Selain mereka, dalam beberapa buku sejarah juga disebutkan bahwa Dinasti Fatimiyah memang yang menginisiasi perayaan Maulid Nabi. Perlu diketahui sebelumnya, pemerintahan Fatimiyah berdiri pada 909 Masehi di Tunisia. Enam dekade kemudian, mereka memindahkan pusat kekuasaan ke Kairo, Mesir. Dua tahun setelah masuknya Shalahuddin al-Ayubbi ke Mesir, yakni sekitar tahun 1171, Dinasti Fatimiyah runtuh.
Adanya perayaan Maulid Nabi oleh Dinasti Fatimiyah disebutkan antara lain oleh dua sejarawan dan ilmuwan pada masa Dinasti Mamluk, beberapa abad setelah masa hidup Shalahuddin. Salah satu sejarawan tersebut adalah yang telah disebutkan sebelumnya, yakni al-Maqrizi (1442) dan al-Qalqashandi (1418).

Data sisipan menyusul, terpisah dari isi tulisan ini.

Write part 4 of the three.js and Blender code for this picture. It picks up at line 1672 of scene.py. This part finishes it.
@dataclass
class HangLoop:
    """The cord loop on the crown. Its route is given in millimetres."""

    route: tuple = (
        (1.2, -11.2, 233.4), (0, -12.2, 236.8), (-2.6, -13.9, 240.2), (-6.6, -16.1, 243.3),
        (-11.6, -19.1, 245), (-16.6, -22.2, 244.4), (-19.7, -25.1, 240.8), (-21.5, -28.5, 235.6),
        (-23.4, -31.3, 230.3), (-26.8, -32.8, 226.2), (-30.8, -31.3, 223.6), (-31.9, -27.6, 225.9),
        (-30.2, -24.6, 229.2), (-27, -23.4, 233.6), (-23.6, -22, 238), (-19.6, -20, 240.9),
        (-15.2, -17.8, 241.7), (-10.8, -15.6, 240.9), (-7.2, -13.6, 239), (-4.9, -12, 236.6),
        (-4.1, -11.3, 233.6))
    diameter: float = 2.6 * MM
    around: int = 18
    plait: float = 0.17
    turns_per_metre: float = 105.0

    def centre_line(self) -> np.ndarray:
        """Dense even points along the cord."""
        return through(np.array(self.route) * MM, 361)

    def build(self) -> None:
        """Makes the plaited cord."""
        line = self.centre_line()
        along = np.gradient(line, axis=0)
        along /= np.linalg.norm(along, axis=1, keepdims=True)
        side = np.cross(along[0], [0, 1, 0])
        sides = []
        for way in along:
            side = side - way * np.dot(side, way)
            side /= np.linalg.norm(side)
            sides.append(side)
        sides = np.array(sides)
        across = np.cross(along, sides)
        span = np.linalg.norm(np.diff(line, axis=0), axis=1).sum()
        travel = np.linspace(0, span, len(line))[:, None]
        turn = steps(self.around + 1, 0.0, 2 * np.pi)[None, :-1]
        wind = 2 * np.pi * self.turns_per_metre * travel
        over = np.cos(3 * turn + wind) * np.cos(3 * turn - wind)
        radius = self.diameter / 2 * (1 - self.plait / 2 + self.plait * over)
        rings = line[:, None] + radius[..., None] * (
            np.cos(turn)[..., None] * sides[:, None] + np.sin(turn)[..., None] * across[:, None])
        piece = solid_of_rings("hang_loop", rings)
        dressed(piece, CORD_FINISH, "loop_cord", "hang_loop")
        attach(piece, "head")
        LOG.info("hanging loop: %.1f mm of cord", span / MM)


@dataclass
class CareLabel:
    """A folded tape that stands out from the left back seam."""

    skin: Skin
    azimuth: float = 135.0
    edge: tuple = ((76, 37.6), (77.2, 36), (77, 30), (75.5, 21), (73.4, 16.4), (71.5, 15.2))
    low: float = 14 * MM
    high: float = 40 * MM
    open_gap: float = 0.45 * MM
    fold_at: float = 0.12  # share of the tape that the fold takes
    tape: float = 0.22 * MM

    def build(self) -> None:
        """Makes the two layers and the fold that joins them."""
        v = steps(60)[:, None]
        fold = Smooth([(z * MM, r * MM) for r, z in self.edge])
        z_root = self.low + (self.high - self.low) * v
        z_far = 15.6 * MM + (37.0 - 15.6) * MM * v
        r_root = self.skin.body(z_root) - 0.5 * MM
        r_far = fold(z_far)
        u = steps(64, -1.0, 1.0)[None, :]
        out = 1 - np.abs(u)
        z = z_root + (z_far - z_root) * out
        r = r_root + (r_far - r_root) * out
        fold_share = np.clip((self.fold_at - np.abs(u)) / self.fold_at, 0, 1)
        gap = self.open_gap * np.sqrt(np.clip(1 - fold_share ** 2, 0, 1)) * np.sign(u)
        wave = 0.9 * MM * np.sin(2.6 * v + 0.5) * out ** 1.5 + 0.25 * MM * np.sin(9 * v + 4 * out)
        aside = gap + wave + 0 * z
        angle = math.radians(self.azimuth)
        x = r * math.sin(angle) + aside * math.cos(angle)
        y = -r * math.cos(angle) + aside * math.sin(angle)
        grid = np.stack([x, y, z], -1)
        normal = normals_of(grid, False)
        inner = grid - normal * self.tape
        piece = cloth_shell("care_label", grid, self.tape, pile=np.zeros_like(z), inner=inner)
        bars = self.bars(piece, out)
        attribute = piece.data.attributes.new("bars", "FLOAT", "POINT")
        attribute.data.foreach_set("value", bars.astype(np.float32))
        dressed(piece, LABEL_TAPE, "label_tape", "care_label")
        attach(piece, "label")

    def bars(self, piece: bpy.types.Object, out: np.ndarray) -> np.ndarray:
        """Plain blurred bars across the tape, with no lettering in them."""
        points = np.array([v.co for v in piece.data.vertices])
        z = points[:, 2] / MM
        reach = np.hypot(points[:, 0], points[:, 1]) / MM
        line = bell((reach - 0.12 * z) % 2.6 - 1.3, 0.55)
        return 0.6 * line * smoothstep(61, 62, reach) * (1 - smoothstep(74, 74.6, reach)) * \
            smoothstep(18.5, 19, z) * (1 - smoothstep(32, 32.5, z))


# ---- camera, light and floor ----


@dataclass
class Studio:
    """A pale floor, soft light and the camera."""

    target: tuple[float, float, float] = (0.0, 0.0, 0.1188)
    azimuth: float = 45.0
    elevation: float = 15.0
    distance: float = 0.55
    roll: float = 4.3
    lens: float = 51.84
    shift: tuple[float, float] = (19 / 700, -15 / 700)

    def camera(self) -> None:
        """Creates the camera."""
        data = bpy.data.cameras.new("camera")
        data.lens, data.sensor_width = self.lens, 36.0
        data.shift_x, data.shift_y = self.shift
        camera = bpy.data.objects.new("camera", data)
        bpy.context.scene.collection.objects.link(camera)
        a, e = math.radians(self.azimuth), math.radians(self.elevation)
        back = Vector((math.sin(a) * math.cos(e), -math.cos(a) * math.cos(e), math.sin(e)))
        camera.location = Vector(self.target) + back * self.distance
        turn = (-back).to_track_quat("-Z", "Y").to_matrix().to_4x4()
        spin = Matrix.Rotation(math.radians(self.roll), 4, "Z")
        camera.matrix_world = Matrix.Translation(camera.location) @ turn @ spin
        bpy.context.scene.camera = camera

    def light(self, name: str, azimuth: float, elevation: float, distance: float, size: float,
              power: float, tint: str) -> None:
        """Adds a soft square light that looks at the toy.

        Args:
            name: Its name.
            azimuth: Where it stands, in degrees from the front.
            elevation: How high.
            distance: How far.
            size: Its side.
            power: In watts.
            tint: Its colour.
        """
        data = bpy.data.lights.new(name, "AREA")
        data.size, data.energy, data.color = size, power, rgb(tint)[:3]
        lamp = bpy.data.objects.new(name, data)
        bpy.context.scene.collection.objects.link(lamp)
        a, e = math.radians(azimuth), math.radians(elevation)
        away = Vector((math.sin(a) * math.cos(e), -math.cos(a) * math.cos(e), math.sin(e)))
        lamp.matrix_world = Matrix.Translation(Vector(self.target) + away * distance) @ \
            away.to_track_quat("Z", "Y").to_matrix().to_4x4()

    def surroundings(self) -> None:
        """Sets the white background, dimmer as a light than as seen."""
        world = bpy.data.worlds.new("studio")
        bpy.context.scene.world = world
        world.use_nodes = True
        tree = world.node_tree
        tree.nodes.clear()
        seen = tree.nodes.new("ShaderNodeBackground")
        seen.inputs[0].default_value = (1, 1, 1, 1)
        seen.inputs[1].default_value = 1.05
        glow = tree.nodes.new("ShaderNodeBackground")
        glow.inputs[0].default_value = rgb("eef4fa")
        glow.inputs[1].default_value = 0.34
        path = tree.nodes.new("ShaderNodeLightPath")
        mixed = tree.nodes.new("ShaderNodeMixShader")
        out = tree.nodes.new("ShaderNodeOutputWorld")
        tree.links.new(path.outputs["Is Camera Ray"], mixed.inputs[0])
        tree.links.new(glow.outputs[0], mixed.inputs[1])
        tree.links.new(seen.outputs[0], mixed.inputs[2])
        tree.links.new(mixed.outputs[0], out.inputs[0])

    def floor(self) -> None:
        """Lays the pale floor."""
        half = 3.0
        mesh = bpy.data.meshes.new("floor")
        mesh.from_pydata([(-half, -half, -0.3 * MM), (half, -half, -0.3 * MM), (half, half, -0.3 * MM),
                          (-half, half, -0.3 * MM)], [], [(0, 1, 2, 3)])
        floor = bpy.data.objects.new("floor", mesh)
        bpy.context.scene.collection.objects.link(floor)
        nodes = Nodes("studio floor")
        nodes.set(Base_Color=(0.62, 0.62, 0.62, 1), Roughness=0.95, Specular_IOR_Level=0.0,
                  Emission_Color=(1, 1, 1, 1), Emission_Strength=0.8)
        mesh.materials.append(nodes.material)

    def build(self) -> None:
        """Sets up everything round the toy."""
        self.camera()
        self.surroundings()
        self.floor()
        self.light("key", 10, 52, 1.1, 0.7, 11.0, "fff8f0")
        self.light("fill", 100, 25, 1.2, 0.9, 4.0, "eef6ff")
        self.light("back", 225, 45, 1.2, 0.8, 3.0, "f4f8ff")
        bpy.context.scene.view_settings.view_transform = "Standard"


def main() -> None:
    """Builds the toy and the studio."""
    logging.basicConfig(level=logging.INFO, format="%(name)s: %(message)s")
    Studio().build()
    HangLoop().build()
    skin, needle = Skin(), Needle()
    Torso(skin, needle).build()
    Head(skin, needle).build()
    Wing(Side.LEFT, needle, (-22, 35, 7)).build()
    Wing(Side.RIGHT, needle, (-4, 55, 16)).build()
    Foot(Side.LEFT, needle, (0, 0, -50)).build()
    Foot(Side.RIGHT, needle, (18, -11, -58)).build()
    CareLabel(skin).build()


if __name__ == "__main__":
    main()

Al-Qalqashandi menyebutkan tentang perayaan Maulid Nabi oleh Dinasti Fatimiyah secara ringkas dalam kitab Subh al-A'sya jilid III (1914: 502-3). Perayaan itu dilakukan pada tanggal 12 Rabiul Awwal, dipimpin oleh Khalifah Fatimiyah dan dihadiri oleh para pembesar kerajaan seperti Qadhi al-Qudhat, Da'i al-Du'at, dan para pembesar kota Kairo dan Mesir. Acara tersebut diterangkan dibuka dengan pembacaan ayat suci Alquran dan khutbah oleh tiga penceramah.
Kendati terdapat sumber referensi yang menyebutkan bahwa Dinasti Fatimiyah yang pertama kali menghelat Maulid Nabi, tetapi hal tersebut juga masih diperdebatkan. Sebab, Ibn Jubair ketika melakukan perjalanan hajinya melalui Mesir pada tahun 1183, tidak menyebutkan ada kebiasaan maulid di sana.

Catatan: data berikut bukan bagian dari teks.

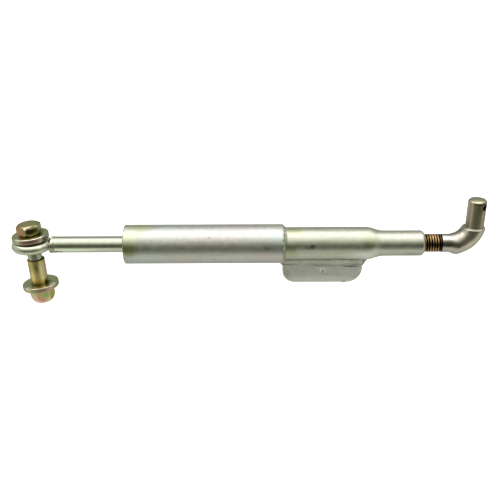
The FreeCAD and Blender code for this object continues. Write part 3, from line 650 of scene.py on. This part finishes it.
def dress(node: str, material: bpy.types.Material) -> None:
    """Gives a CAD node its finish and keeps its mesh.

    Args:
        node: The CAD node's name.
        material: Its material.
    """
    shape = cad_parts[node]
    shape.data.materials.clear()
    shape.data.materials.append(material)
    LOG.info("%s keeps its CAD shape", node)


@dataclass(frozen=True)
class WeldBead:
    """A weld as laid: the CAD bead with ripples across its run and lumps over it.

    The bead runs round the bar, or along it where its hub is None. Ripples wander and bow
    as they cross it. The bead stays plain before a place along the bar, which leans with
    height, and within an outermost radius where that is above 0.
    """

    node: str
    name: str
    body: Body
    hub_mm: tuple[float, float] | None = None
    middle_mm: float = 0.0
    ripple_mm: float = 1.7
    ripple_height_mm: float = 0.22
    bow_per_mm: float = 0.25
    lump_mm: float = 3.5
    lump_height_mm: float = 0.35
    lift_mm: float = 0.0
    voxel_mm: float = 0.28
    outermost_mm: float = 0.0
    plain_before_mm: float = 0.0
    plain_lean: float = 0.0
    wander_ripples: float = 4.0
    wander_share: float = 0.5
    ripple_mean: float = 0.6
    sharp_deg: float = 80.0

    def build(self, material: bpy.types.Material) -> None:
        """Makes the bead in place of the CAD node.

        Args:
            material: The bead's finish.
        """
        bm = self.remeshed()
        bm.normal_update()
        moves = [vert.normal * self.rise(vert.co) for vert in bm.verts]
        for vert, move in zip(bm.verts, moves):
            vert.co += move
            self.keep_inside(vert)
        piece = make_piece(bm, self.name, self.body, material,
                           self.sharp_deg)
        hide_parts(self.node)

    def remeshed(self) -> bmesh.types.BMesh:
        """Evens out the CAD bead's faces.

        Returns:
            The bead with small even faces.
        """
        shell = shell_copy(self.node)
        mesh = bpy.data.meshes.new("bead_shell")
        shell.to_mesh(mesh)
        shell.free()
        holder = bpy.data.objects.new("bead_shell", mesh)
        bpy.context.scene.collection.objects.link(holder)
        evener = holder.modifiers.new("even", "REMESH")
        evener.mode = "VOXEL"
        evener.voxel_size = self.voxel_mm * MM
        graph = bpy.context.evaluated_depsgraph_get()
        even = bpy.data.meshes.new_from_object(holder.evaluated_get(graph))
        bm = bmesh.new()
        bm.from_mesh(even)
        bpy.data.objects.remove(holder)
        bpy.data.meshes.remove(mesh)
        bpy.data.meshes.remove(even)
        return bm

    def rise(self, point: Vector) -> float:
        """Works out how far the bead's skin stands out of the CAD bead.

        Args:
            point: A point of the skin.

        Returns:
            The rise in metres.
        """
        if self.hub_mm is None:
            run, across = point.x, point.z - self.middle_mm * MM
        else:
            side, up = point.y - self.hub_mm[0] * MM, point.z - self.hub_mm[1] * MM
            run = math.atan2(up, side) * math.hypot(side, up)
            across = point.x - self.middle_mm * MM
        bow = self.bow_per_mm * across * across / MM
        patch = self.wander_ripples * self.ripple_mm * MM
        wander = self.wander_share * noise.noise(point / patch) * self.ripple_mm * MM
        share = ((run + bow + wander) / (self.ripple_mm * MM)) % 1.0
        ripple = (1 - (2 * share - 1) ** 2 - self.ripple_mean) * self.ripple_height_mm
        lump = noise.noise(point / (self.lump_mm * MM)) * self.lump_height_mm
        plain = self.plain_before_mm + self.plain_lean * max(0.0, point.z / MM)
        fade = min(1.0, max(0.0, point.x / MM - plain))
        return (ripple + lump + self.lift_mm) * fade * MM

    def keep_inside(self, vert: bmesh.types.BMVert) -> None:
        """Holds a point of the bead within its outermost radius about the bar's axis.

        Args:
            vert: The vertex, which is moved where it lies too far out.
        """
        radius = math.hypot(vert.co.y, vert.co.z)
        if self.outermost_mm and radius > self.outermost_mm * MM:
            share = self.outermost_mm * MM / radius
            vert.co.y *= share
            vert.co.z *= share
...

Saat itu sudah dua belas tahun sejak runtuhnya Dinasti Fatimiyah dan Mesir telah diperintah oleh Shalahuddin. Pada Rabiul Awwal tahun itu, Ibn Jubair (w. 1217) masih belum menyeberang dari Mesir menuju Jeddah. Jika kebiasaan maulid di Mesir merupakan kebiasaan yang populer di tengah masyarakat sejak masa Fatimiyah, dan kemudian bersambung pada masa Shalahuddin, rasanya kecil kemungkinan hal ini akan terlewat dari pengamatan Ibn Jubair untuk kemudian ia tuangkan di dalam buku perjalanannya (The Travels of Ibn Jubayr/ Rihla).
Pendapat para Ulama' tentang Peringatan Maulid Nabi Muhammad saw.

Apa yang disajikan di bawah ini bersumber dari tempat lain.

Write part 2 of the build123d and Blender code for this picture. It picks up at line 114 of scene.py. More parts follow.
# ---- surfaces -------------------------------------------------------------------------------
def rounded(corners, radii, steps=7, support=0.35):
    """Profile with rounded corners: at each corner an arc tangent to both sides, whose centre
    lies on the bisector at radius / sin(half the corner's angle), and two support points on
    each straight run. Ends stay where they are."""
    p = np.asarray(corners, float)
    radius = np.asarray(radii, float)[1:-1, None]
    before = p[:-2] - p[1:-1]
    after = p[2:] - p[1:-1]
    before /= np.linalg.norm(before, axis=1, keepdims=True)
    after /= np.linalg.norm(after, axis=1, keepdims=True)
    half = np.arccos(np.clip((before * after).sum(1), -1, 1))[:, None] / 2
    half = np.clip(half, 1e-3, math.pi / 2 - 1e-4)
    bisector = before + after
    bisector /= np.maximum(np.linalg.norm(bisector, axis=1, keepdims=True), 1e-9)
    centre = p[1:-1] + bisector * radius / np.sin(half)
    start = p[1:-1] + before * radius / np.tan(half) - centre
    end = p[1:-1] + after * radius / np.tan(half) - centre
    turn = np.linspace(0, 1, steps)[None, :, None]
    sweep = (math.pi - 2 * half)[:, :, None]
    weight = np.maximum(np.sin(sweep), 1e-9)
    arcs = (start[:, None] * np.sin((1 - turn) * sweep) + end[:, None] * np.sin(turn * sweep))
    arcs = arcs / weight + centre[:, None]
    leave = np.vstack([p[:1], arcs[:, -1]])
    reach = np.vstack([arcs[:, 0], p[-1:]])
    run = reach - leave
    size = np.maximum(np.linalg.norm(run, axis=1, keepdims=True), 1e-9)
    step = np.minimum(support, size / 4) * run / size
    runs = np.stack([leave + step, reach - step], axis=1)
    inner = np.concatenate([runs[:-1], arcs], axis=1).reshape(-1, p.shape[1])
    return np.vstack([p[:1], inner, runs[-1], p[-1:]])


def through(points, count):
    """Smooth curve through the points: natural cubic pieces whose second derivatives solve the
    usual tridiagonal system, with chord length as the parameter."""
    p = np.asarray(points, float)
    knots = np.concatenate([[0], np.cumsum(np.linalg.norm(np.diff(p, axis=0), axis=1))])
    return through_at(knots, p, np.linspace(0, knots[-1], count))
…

Sejak zaman Sultan Al-Muzhaffar hingga sekarang menganggap bahwa perayaan Maulid Nabi adalah sesuatu yang baik dan sesuatu yang Afdhol ( Utama ). banyak ulama terkemuka menyatakan demikian. Di antaranya Al-Hafizh Ibn Dihyah (abad 7 H); Al-Hafizh Al-Iraqi (wafat 806 H); Al-Hafizh As-Suyuthi (wafat 911 H); Al-Hafizh Al-Sakhawi (wafat 902 H); Syeikh Ibnu Hajar Al-Haitami (wafat 974 H); Imam An-Nawawi (wafat 676 H); Imam Al-Izz ibn Abd Al-Salam (wafat 660 H); mantan mufti Mesir yaitu Syeikh Muhammad Bakhit Al-Muthi'i (wafat 1354 H); mantan Mufti Beirut Lubnan yaitu Syeikh Mushthafa Naja (wafat 1351 H), dan masih banyak ulama besar lainnya.
Bahkan Imam As-Suyuthi menulis Kitab khusus tentang Maulid berjudul "Husn Al-Maqsid Fi Amal Al-Maulid". Karena itu perayaan Maulid Nabi yang biasa dirayakan di bulan Rabiul Awal menjadi tradisi bagi umat Islam di seluruh dunia dari masa ke masa.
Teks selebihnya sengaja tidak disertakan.